#### [EXERCISE DIRECTIONS]
Only the lines from the line that has "housing_shell();" through the line that has "obj.data.transform(world)" should be reproduced, exactly and with both ends kept.
═══ DATASET EXTRACT
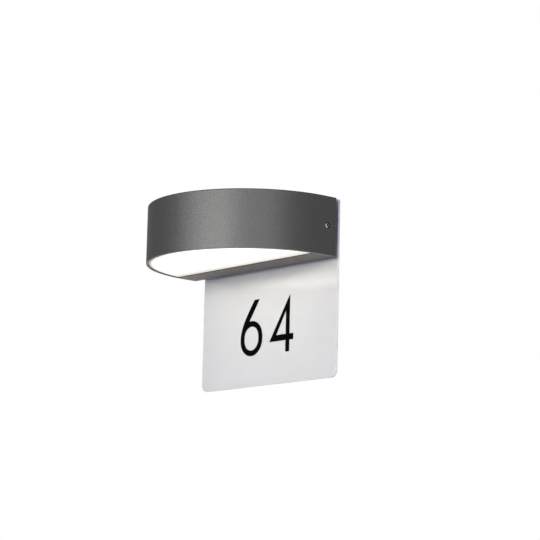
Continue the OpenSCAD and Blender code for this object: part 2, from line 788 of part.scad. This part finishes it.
module wall_spacers() {
    color([0.8, 0.8, 0.82]) wall_screw_places(plate_front_y) difference() {
        cylinder(d = spacer_d, h = plate_gap);
        translate([0, 0, -cut]) cylinder(d = wall_screw_hole, h = plate_gap + 2 * cut);
    }
}

// Screw with a domed head and a hexagon socket, its head's seat on z = 0
module side_screw() {
    dome_r = (pow(side_head_d / 2, 2) + pow(side_head_h, 2)) / (2 * side_head_h);
    difference() {
        union() {
            translate([0, 0, -side_screw_l]) cylinder(d = side_screw_d, h = side_screw_l);
            intersection() {
                translate([0, 0, side_head_h - dome_r]) sphere(r = dome_r);
                cylinder(d = side_head_d, h = side_head_h);
            }
        }
        translate([0, 0, side_head_h - side_socket_depth])
            cylinder(d = side_socket / cos(30), h = side_head_h, $fn = 6);
    }
}

module side_screws() {
    color([0.8, 0.8, 0.8]) for (s = [-1, 1])
        translate([s * (half_w - seat_depth), side_screw_y, 0]) rotate([0, s * 90, 0]) side_screw();
}

module number_plate() {
    z1 = top_z + plate_rise;
    z0 = z1 - plate_h;
    color([0.93, 0.93, 0.92]) rotate([90, 0, 0]) difference() {
        linear_extrude(plate_t) {
            rounded_end(z0, plate_low_r);
            rounded_end(z1, -plate_top_r);
            translate([-plate_w / 2, z0 + plate_low_r])
                square([plate_w, plate_h - plate_low_r - plate_top_r]);
        }
        for (s = [-1, 1]) translate([s * wall_screw_span / 2, 0, -cut])
            cylinder(d = wall_screw_hole, h = plate_t + 2 * cut);
        translate([0, 0, -cut]) cylinder(d = grommet_neck_d + 2 * screw_gap, h = plate_t + 2 * cut);
    }
}

// Strip along one end of the plate with its two round corners; a negative radius is the upper end
module rounded_end(z, r) {
    a = abs(r);
    translate([-plate_w / 2 + a, min(z, z + r)]) square([plate_w - 2 * a, a]);
    for (s = [-1, 1]) translate([s * (plate_w / 2 - a), z + r]) circle(r = a);
}

// A numeral lies on the front of the plate, drawn in a plane with x to the right and y up
module on_plate(t = digit_t) {
    translate([0, plate_front_y, 0]) rotate([90, 0, 0]) linear_extrude(t) children();
}

// Oblong with round ends, one above the other
module oblong(w, h) {
    for (s = [-1, 1]) translate([0, s * (h - w) / 2]) circle(d = w);
    translate([-w / 2, -(h - w) / 2]) square([w, h - w]);
}

function curve(a, b, c, d, t) = pow(1 - t, 3) * a + 3 * pow(1 - t, 2) * t * b
    + 3 * (1 - t) * t * t * c + pow(t, 3) * d;

// The six is a round bowl with a slanting leg that runs into the bowl's left side
module digit_six() {
    mid = [six_x + six_w / 2, digit_foot_z + bowl_h / 2];
    foot = [six_x, mid.y] + leg_foot;
    tip = [six_x + leg_tip_in, digit_top_z];
    pull = (tip.y - foot.y) * leg_pull;
    outer = [for (i = [0:leg_steps])
        curve(foot, foot + pull * leg_foot_way, tip - pull * leg_tip_way, tip, i / leg_steps)];
    inner = [six_x + leg_inner.x, mid.y + bowl_h / 2 - leg_inner.y];
    color([0.06, 0.06, 0.06]) difference() {
        union() {
            on_plate() translate(mid) oblong(six_w, bowl_h);
            on_plate() polygon(concat(outer, [tip + [leg_tip_w, 0], inner, foot + [digit_stroke / 2, 0]]));
        }
        translate([0, cut, 0]) on_plate(digit_t + 2 * cut)
            translate(mid) oblong(six_w - 2 * digit_stroke, bowl_h - 2 * digit_stroke);
    }
}

// The four has an upright, a crossbar and a slanting stroke down to the crossbar's left tip
module digit_four() {
    bar_low = digit_foot_z + crossbar_rise;
    bar_top = bar_low + crossbar_t;
    right = four_x + four_w;
    upright_x1 = right - upright_in;
    upright_x0 = upright_x1 - upright_w;
    slope = (digit_top_z - bar_low) / (upright_x1 - four_x);
    hole_top = digit_top_z - upright_w * slope - slant_h;
    hole_left = four_x + crossbar_t / slope + slant_w;
    color([0.06, 0.06, 0.06]) on_plate() difference() {
        polygon([
            [upright_x1, digit_top_z], [upright_x1, bar_top], [right, bar_top], [right, bar_low],
            [upright_x1, bar_low], [upright_x1, digit_foot_z], [upright_x0, digit_foot_z],
            [upright_x0, bar_low], [four_x, bar_low]
        ]);
        polygon([[upright_x0, hole_top], [upright_x0, bar_top], [hole_left, bar_top]]);
    }
}

housing_shell();
diffuser();
diffuser_seal();
reflector_tray();
thermal_pad();
led_board();
led_chips();
led_board_screws();
board_connector();
led_lead_plus();
led_lead_minus();
led_grommet();
led_driver();
driver_screws();
lead_live();
lead_neutral();
terminal_block();
terminal_clamp_screws();
terminal_base_screws();
lead_earth();
earth_tag();
earth_washer();
earth_screw();
mounting_bracket();
bracket_lugs();
bracket_seal();
cable_grommet();
wall_spacers();
side_screws();
number_plate();
digit_six();
digit_four();
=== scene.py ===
"""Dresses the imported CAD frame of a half-round outdoor wall light with a number plate.

Metres, +Z up. The wall is the plane y = 0 and the light stands out towards -Y.
"""
import math

import bpy
from mathutils import Matrix, Vector


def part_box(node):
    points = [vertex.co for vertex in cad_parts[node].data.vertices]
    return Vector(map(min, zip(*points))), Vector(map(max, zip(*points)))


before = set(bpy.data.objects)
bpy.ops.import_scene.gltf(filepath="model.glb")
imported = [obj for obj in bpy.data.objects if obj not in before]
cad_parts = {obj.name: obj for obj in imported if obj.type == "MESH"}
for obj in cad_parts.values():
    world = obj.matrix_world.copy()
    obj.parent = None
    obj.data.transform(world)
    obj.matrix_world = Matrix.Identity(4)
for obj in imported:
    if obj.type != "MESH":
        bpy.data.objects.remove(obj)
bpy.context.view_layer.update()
scene = bpy.context.scene
MM = 0.001


def way_to(azimuth, elevation):
    """Unit vector away from the light, in degrees: azimuth 0 is in front, 90 to the right."""
    az, el = math.radians(azimuth), math.radians(elevation)
    return Vector((math.sin(az) * math.cos(el), -math.cos(az) * math.cos(el), math.sin(el)))


# ---------------------------------------------------------------- camera

CAMERA_AT = (1.8314, -1.58781, -0.46101)
CAMERA_AZIMUTH = 49.0992
CAMERA_ELEVATION = -10.0385
CAMERA_ROLL = 1.3412
CAMERA_LENS = 144.773
CAMERA_SENSOR = 36
CAMERA_REACH = 50


def make_camera():
    """The photograph's camera, with place, turn and lens from a fit to the photograph's edges."""
    az, roll = math.radians(CAMERA_AZIMUTH), math.radians(CAMERA_ROLL)
    back = way_to(CAMERA_AZIMUTH, CAMERA_ELEVATION)
    right = Vector((math.cos(az), math.sin(az), 0))
    up = back.cross(right)
    across = math.cos(roll) * right + math.sin(roll) * up
    top = -math.sin(roll) * right + math.cos(roll) * up
    data = bpy.data.cameras.new("camera")
    data.lens = CAMERA_LENS
    data.sensor_width = CAMERA_SENSOR
    data.clip_end = CAMERA_REACH
    camera = bpy.data.objects.new("camera", data)
    axes = Matrix((across, top, back)).transposed().to_4x4()
    camera.matrix_world = Matrix.Translation(CAMERA_AT) @ axes
    scene.collection.objects.link(camera)
    scene.camera = camera


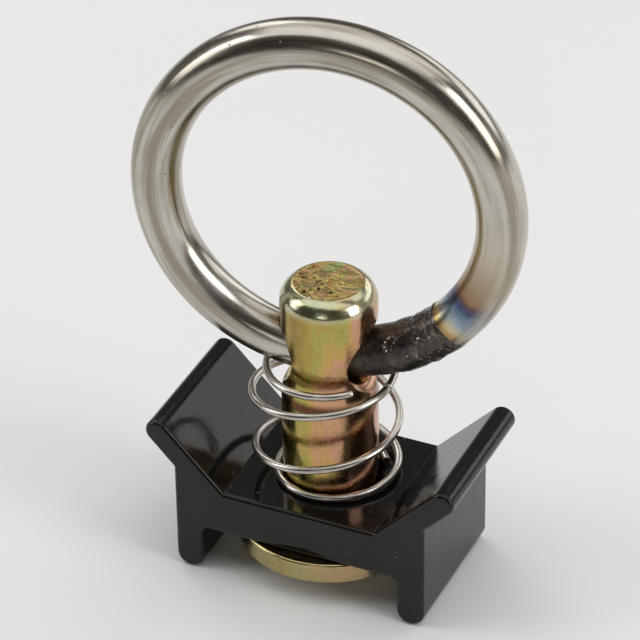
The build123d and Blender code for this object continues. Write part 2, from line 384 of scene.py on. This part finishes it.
def mat_weld():
    m = Mat("dressed_weld")
    cloud = m.noise(380, 5, 0.68)
    base = m.ramp(cloud, [(0.28, (0.022, 0.019, 0.018)), (0.48, (0.055, 0.048, 0.043)),
                          (0.62, (0.105, 0.090, 0.078)), (0.76, (0.24, 0.20, 0.165))])
    crust = m.band(m.noise(1500, 4, 0.7), 0.58, 0.74)
    base = m.mix(m.math("MULTIPLY", crust, 0.5), base, (0.20, 0.17, 0.14))
    wx, wy, wz = m.xyz(m.obj)
    half = m.band(wx, 0.0088, 0.0108)
    crumb = m.math("MULTIPLY", half, m.band(m.noise(1700, 3, 0.6, dist=0.8), 0.52, 0.66), clamp=True)
    base = m.mix(m.math("MULTIPLY", crumb, 0.60), base, (0.30, 0.255, 0.215))
    glint = m.band(m.voronoi(1300), 0.05, 0.14, 1.0, 0.0)
    glint = m.math("MULTIPLY", glint, m.band(m.noise(430, 2, 0.5), 0.60, 0.68), clamp=True)
    base = m.mix(glint, base, (0.70, 0.66, 0.60))
    m.set("Base Color", base)
    m.set("Metallic", m.band(cloud, 0.25, 0.8, 0.55, 0.90))
    m.set("Roughness", m.math("SUBTRACT", m.band(m.noise(800, 4, 0.6), 0.3, 0.75, 0.22, 0.44),
                              m.math("MULTIPLY", glint, 0.2)))
    b = m.bump(m.noise(650, 4, 0.65), 0.4, 0.00012)
    m.normal(m.bump(m.noise(3000, 3, 0.6), 0.3, 0.00004, b))
    return m


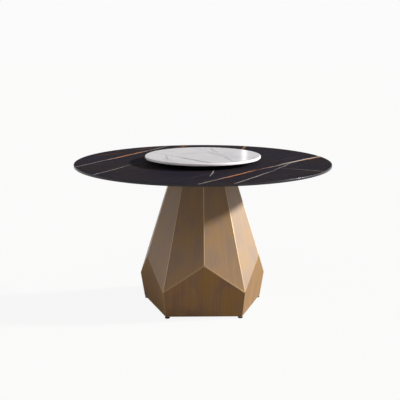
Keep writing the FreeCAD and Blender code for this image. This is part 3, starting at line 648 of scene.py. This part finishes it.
══════
#### [RESULT FOR THIS EXERCISE]
housing_shell();
diffuser();
diffuser_seal();
reflector_tray();
thermal_pad();
led_board();
led_chips();
led_board_screws();
board_connector();
led_lead_plus();
led_lead_minus();
led_grommet();
led_driver();
driver_screws();
lead_live();
lead_neutral();
terminal_block();
terminal_clamp_screws();
terminal_base_screws();
lead_earth();
earth_tag();
earth_washer();
earth_screw();
mounting_bracket();
bracket_lugs();
bracket_seal();
cable_grommet();
wall_spacers();
side_screws();
number_plate();
digit_six();
digit_four();
=== scene.py ===
"""Dresses the imported CAD frame of a half-round outdoor wall light with a number plate.

Metres, +Z up. The wall is the plane y = 0 and the light stands out towards -Y.
"""
import math

import bpy
from mathutils import Matrix, Vector


def part_box(node):
    points = [vertex.co for vertex in cad_parts[node].data.vertices]
    return Vector(map(min, zip(*points))), Vector(map(max, zip(*points)))


before = set(bpy.data.objects)
bpy.ops.import_scene.gltf(filepath="model.glb")
imported = [obj for obj in bpy.data.objects if obj not in before]
cad_parts = {obj.name: obj for obj in imported if obj.type == "MESH"}
for obj in cad_parts.values():
    world = obj.matrix_world.copy()
    obj.parent = None
    obj.data.transform(world)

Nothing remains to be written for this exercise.